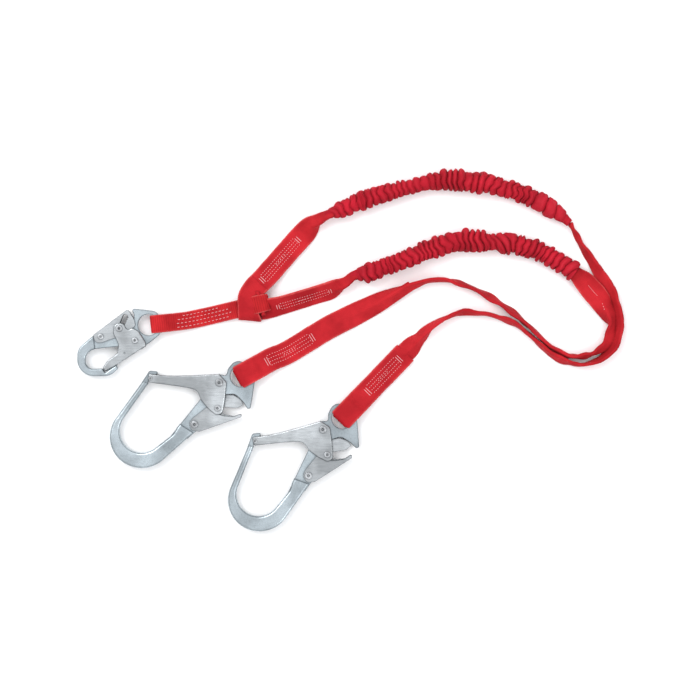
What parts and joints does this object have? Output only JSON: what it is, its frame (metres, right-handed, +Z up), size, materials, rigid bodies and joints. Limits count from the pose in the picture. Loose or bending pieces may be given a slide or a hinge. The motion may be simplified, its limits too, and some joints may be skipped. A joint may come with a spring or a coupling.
{
  "type": "shock absorbing lanyard",
  "caption": "Fall protection lanyard laid out flat: a snap hook on a short tether, and webbing legs with gathered shock absorber covers that end in large rebar hooks.",
  "frame": {"origin": "on the surface the lanyard lies on, under the middle of the object without its two free webbing legs", "axes": "+X from the snap hook towards the free webbing bends, +Z up from the surface"},
  "size_m": [0.8216, 0.5419, 0.028],
  "materials": {
    "forged_steel": "zinc plated, satin",
    "sheet_steel": "zinc plated, semi-bright",
    "rivet_steel": "zinc plated, bright",
    "spring_steel": "bare wire",
    "leg_webbing": "woven, matte",
    "tether_webbing": "ribbed weave, matte",
    "cover_webbing": "gathered tubular weave, matte",
    "core_webbing": "folded tear webbing"
  },
  "bodies": {
    "webbing": {"tether_strap": "tether_webbing", "tether_end_loop": "tether_webbing", "hitch_wrap": "leg_webbing", "hitch_bight": "leg_webbing", "leg_a_start": "leg_webbing", "leg_a_cover": "cover_webbing", "leg_a_core": "core_webbing", "leg_a_web": "leg_webbing", "leg_a_end": "leg_webbing", "leg_b_start": "leg_webbing", "leg_b_cover": "cover_webbing", "leg_b_core": "core_webbing", "leg_b_web": "leg_webbing", "leg_b_end": "leg_webbing"},
    "snap_loop": {"tether_hook_loop": "tether_webbing"},
    "snap_hook": {"snap_body": "forged_steel", "snap_gate_rivet": "rivet_steel", "snap_lever_rivet": "rivet_steel", "snap_gate_spring": "spring_steel", "snap_lever_spring": "spring_steel"},
    "snap_gate_group": {"snap_gate": "sheet_steel", "snap_latch_pin": "rivet_steel"},
    "snap_lever_group": {"snap_lock_lever": "sheet_steel"},
    "hook_a_loop": {"leg_a_hook_loop": "leg_webbing"},
    "hook_a": {"hook_a_body": "forged_steel", "hook_a_gate_rivet": "rivet_steel", "hook_a_lever_rivet": "rivet_steel", "hook_a_gate_spring": "spring_steel", "hook_a_lever_spring": "spring_steel"},
    "hook_a_gate_group": {"hook_a_gate": "sheet_steel", "hook_a_latch_pin": "rivet_steel", "hook_a_tip_pin": "rivet_steel"},
    "hook_a_lever_group": {"hook_a_lock_lever": "sheet_steel"},
    "hook_b_loop": {"leg_b_hook_loop": "leg_webbing"},
    "hook_b": {"hook_b_body": "forged_steel", "hook_b_gate_rivet": "rivet_steel", "hook_b_lever_rivet": "rivet_steel", "hook_b_gate_spring": "spring_steel", "hook_b_lever_spring": "spring_steel"},
    "hook_b_gate_group": {"hook_b_gate": "sheet_steel", "hook_b_latch_pin": "rivet_steel", "hook_b_tip_pin": "rivet_steel"},
    "hook_b_lever_group": {"hook_b_lock_lever": "sheet_steel"}
  },
  "joints": [
    {"name": "snap_strap_flex", "type": "hinge", "parent": "webbing", "child": "snap_loop", "pos_m": [-0.2343, 0.04216, 0.0092], "axis": [-0.1045, 0.9945, 0], "range_deg": [-90, 90]},
    {"name": "snap_swing", "type": "hinge", "parent": "snap_loop", "child": "snap_hook", "pos_m": [-0.2701, 0.0384, 0.0092], "axis": [0, 0, 1], "range_deg": [-20, 20]},
    {"name": "snap_gate_hinge", "type": "hinge", "parent": "snap_hook", "child": "snap_gate_group", "pos_m": [-0.29, 0.015, 0.0092], "axis": [0, 0, -1], "range_deg": [0, 25], "stiffness_Nm_per_rad": 0.08, "springref_deg": -57.3, "deforming": ["snap_gate_spring"]},
    {"name": "snap_lever_hinge", "type": "hinge", "parent": "snap_hook", "child": "snap_lever_group", "pos_m": [-0.3416, 0.0206, 0.0092], "axis": [0, 0, -1], "range_deg": [0, 8.25], "stiffness_Nm_per_rad": 0.03, "springref_deg": -57.3, "deforming": ["snap_lever_spring"]},
    {"name": "hook_a_strap_flex", "type": "hinge", "parent": "webbing", "child": "hook_a_loop", "pos_m": [0.04661, -0.076, 0.0104], "axis": [-0.7193, 0.6947, 0], "range_deg": [-90, 90]},
    {"name": "hook_a_swing", "type": "hinge", "parent": "hook_a_loop", "child": "hook_a", "pos_m": [0.0216, -0.1019, 0.0104], "axis": [0, 0, 1], "range_deg": [-8, 20]},
    {"name": "hook_a_gate_hinge", "type": "hinge", "parent": "hook_a", "child": "hook_a_gate_group", "pos_m": [-0.0077, -0.1188, 0.0104], "axis": [0, 0, 1], "range_deg": [0, 35], "stiffness_Nm_per_rad": 0.15, "springref_deg": -57.3, "deforming": ["hook_a_gate_spring"]},
    {"name": "hook_a_lever_hinge", "type": "hinge", "parent": "hook_a", "child": "hook_a_lever_group", "pos_m": [-0.0293, -0.1883, 0.0104], "axis": [0, 0, 1], "range_deg": [0, 12.5], "stiffness_Nm_per_rad": 0.05, "springref_deg": -57.3, "deforming": ["hook_a_lever_spring"]},
    {"name": "hook_b_strap_flex", "type": "hinge", "parent": "webbing", "child": "hook_b_loop", "pos_m": [-0.09949, -0.0215, 0.0104], "axis": [-0.4848, 0.8746, 0], "range_deg": [-90, 90]},
    {"name": "hook_b_swing", "type": "hinge", "parent": "hook_b_loop", "child": "hook_b", "pos_m": [-0.13098, -0.03895, 0.0104], "axis": [0, 0, 1], "range_deg": [-10, 20]},
    {"name": "hook_b_gate_hinge", "type": "hinge", "parent": "hook_b", "child": "hook_b_gate_group", "pos_m": [-0.1634, -0.0486, 0.0104], "axis": [0, 0, 1], "range_deg": [0, 35], "stiffness_Nm_per_rad": 0.15, "springref_deg": -57.3, "deforming": ["hook_b_gate_spring"]},
    {"name": "hook_b_lever_hinge", "type": "hinge", "parent": "hook_b", "child": "hook_b_lever_group", "pos_m": [-0.20052, -0.1112, 0.0104], "axis": [0, 0, 1], "range_deg": [0, 12.5], "stiffness_Nm_per_rad": 0.05, "springref_deg": -57.3, "deforming": ["hook_b_lever_spring"]}
  ],
  "couplings": [
    {"joint": "snap_lever_hinge", "follows": "snap_gate_hinge", "ratio": 0.32},
    {"joint": "hook_a_lever_hinge", "follows": "hook_a_gate_hinge", "ratio": 0.35},
    {"joint": "hook_b_lever_hinge", "follows": "hook_b_gate_hinge", "ratio": 0.35}
  ]
}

· · · ·

Task instructions: Copy out the whole listing exactly.

Exercise output:
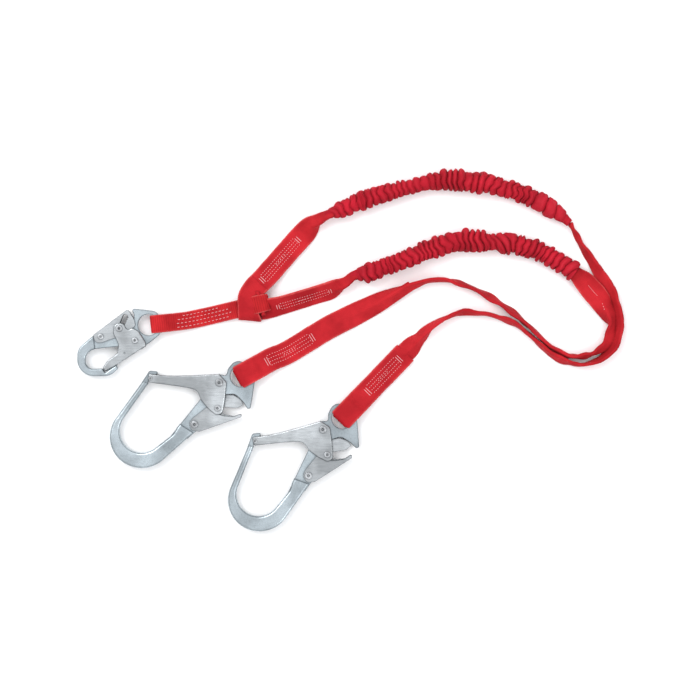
What parts and joints does this object have? Output only JSON: what it is, its frame (metres, right-handed, +Z up), size, materials, rigid bodies and joints. Limits count from the pose in the picture. Loose or bending pieces may be given a slide or a hinge. The motion may be simplified, its limits too, and some joints may be skipped. A joint may come with a spring or a coupling.
{
  "type": "shock absorbing lanyard",
  "caption": "Fall protection lanyard laid out flat: a snap hook on a short tether, and webbing legs with gathered shock absorber covers that end in large rebar hooks.",
  "frame": {"origin": "on the surface the lanyard lies on, under the middle of the object without its two free webbing legs", "axes": "+X from the snap hook towards the free webbing bends, +Z up from the surface"},
  "size_m": [0.8216, 0.5419, 0.028],
  "materials": {
    "forged_steel": "zinc plated, satin",
    "sheet_steel": "zinc plated, semi-bright",
    "rivet_steel": "zinc plated, bright",
    "spring_steel": "bare wire",
    "leg_webbing": "woven, matte",
    "tether_webbing": "ribbed weave, matte",
    "cover_webbing": "gathered tubular weave, matte",
    "core_webbing": "folded tear webbing"
  },
  "bodies": {
    "webbing": {"tether_strap": "tether_webbing", "tether_end_loop": "tether_webbing", "hitch_wrap": "leg_webbing", "hitch_bight": "leg_webbing", "leg_a_start": "leg_webbing", "leg_a_cover": "cover_webbing", "leg_a_core": "core_webbing", "leg_a_web": "leg_webbing", "leg_a_end": "leg_webbing", "leg_b_start": "leg_webbing", "leg_b_cover": "cover_webbing", "leg_b_core": "core_webbing", "leg_b_web": "leg_webbing", "leg_b_end": "leg_webbing"},
    "snap_loop": {"tether_hook_loop": "tether_webbing"},
    "snap_hook": {"snap_body": "forged_steel", "snap_gate_rivet": "rivet_steel", "snap_lever_rivet": "rivet_steel", "snap_gate_spring": "spring_steel", "snap_lever_spring": "spring_steel"},
    "snap_gate_group": {"snap_gate": "sheet_steel", "snap_latch_pin": "rivet_steel"},
    "snap_lever_group": {"snap_lock_lever": "sheet_steel"},
    "hook_a_loop": {"leg_a_hook_loop": "leg_webbing"},
    "hook_a": {"hook_a_body": "forged_steel", "hook_a_gate_rivet": "rivet_steel", "hook_a_lever_rivet": "rivet_steel", "hook_a_gate_spring": "spring_steel", "hook_a_lever_spring": "spring_steel"},
    "hook_a_gate_group": {"hook_a_gate": "sheet_steel", "hook_a_latch_pin": "rivet_steel", "hook_a_tip_pin": "rivet_steel"},
    "hook_a_lever_group": {"hook_a_lock_lever": "sheet_steel"},
    "hook_b_loop": {"leg_b_hook_loop": "leg_webbing"},
    "hook_b": {"hook_b_body": "forged_steel", "hook_b_gate_rivet": "rivet_steel", "hook_b_lever_rivet": "rivet_steel", "hook_b_gate_spring": "spring_steel", "hook_b_lever_spring": "spring_steel"},
    "hook_b_gate_group": {"hook_b_gate": "sheet_steel", "hook_b_latch_pin": "rivet_steel", "hook_b_tip_pin": "rivet_steel"},
    "hook_b_lever_group": {"hook_b_lock_lever": "sheet_steel"}
  },
  "joints": [
    {"name": "snap_strap_flex", "type": "hinge", "parent": "webbing", "child": "snap_loop", "pos_m": [-0.2343, 0.04216, 0.0092], "axis": [-0.1045, 0.9945, 0], "range_deg": [-90, 90]},
    {"name": "snap_swing", "type": "hinge", "parent": "snap_loop", "child": "snap_hook", "pos_m": [-0.2701, 0.0384, 0.0092], "axis": [0, 0, 1], "range_deg": [-20, 20]},
    {"name": "snap_gate_hinge", "type": "hinge", "parent": "snap_hook", "child": "snap_gate_group", "pos_m": [-0.29, 0.015, 0.0092], "axis": [0, 0, -1], "range_deg": [0, 25], "stiffness_Nm_per_rad": 0.08, "springref_deg": -57.3, "deforming": ["snap_gate_spring"]},
    {"name": "snap_lever_hinge", "type": "hinge", "parent": "snap_hook", "child": "snap_lever_group", "pos_m": [-0.3416, 0.0206, 0.0092], "axis": [0, 0, -1], "range_deg": [0, 8.25], "stiffness_Nm_per_rad": 0.03, "springref_deg": -57.3, "deforming": ["snap_lever_spring"]},
    {"name": "hook_a_strap_flex", "type": "hinge", "parent": "webbing", "child": "hook_a_loop", "pos_m": [0.04661, -0.076, 0.0104], "axis": [-0.7193, 0.6947, 0], "range_deg": [-90, 90]},
    {"name": "hook_a_swing", "type": "hinge", "parent": "hook_a_loop", "child": "hook_a", "pos_m": [0.0216, -0.1019, 0.0104], "axis": [0, 0, 1], "range_deg": [-8, 20]},
    {"name": "hook_a_gate_hinge", "type": "hinge", "parent": "hook_a", "child": "hook_a_gate_group", "pos_m": [-0.0077, -0.1188, 0.0104], "axis": [0, 0, 1], "range_deg": [0, 35], "stiffness_Nm_per_rad": 0.15, "springref_deg": -57.3, "deforming": ["hook_a_gate_spring"]},
    {"name": "hook_a_lever_hinge", "type": "hinge", "parent": "hook_a", "child": "hook_a_lever_group", "pos_m": [-0.0293, -0.1883, 0.0104], "axis": [0, 0, 1], "range_deg": [0, 12.5], "stiffness_Nm_per_rad": 0.05, "springref_deg": -57.3, "deforming": ["hook_a_lever_spring"]},
    {"name": "hook_b_strap_flex", "type": "hinge", "parent": "webbing", "child": "hook_b_loop", "pos_m": [-0.09949, -0.0215, 0.0104], "axis": [-0.4848, 0.8746, 0], "range_deg": [-90, 90]},
    {"name": "hook_b_swing", "type": "hinge", "parent": "hook_b_loop", "child": "hook_b", "pos_m": [-0.13098, -0.03895, 0.0104], "axis": [0, 0, 1], "range_deg": [-10, 20]},
    {"name": "hook_b_gate_hinge", "type": "hinge", "parent": "hook_b", "child": "hook_b_gate_group", "pos_m": [-0.1634, -0.0486, 0.0104], "axis": [0, 0, 1], "range_deg": [0, 35], "stiffness_Nm_per_rad": 0.15, "springref_deg": -57.3, "deforming": ["hook_b_gate_spring"]},
    {"name": "hook_b_lever_hinge", "type": "hinge", "parent": "hook_b", "child": "hook_b_lever_group", "pos_m": [-0.20052, -0.1112, 0.0104], "axis": [0, 0, 1], "range_deg": [0, 12.5], "stiffness_Nm_per_rad": 0.05, "springref_deg": -57.3, "deforming": ["hook_b_lever_spring"]}
  ],
  "couplings": [
    {"joint": "snap_lever_hinge", "follows": "snap_gate_hinge", "ratio": 0.32},
    {"joint": "hook_a_lever_hinge", "follows": "hook_a_gate_hinge", "ratio": 0.35},
    {"joint": "hook_b_lever_hinge", "follows": "hook_b_gate_hinge", "ratio": 0.35}
  ]
}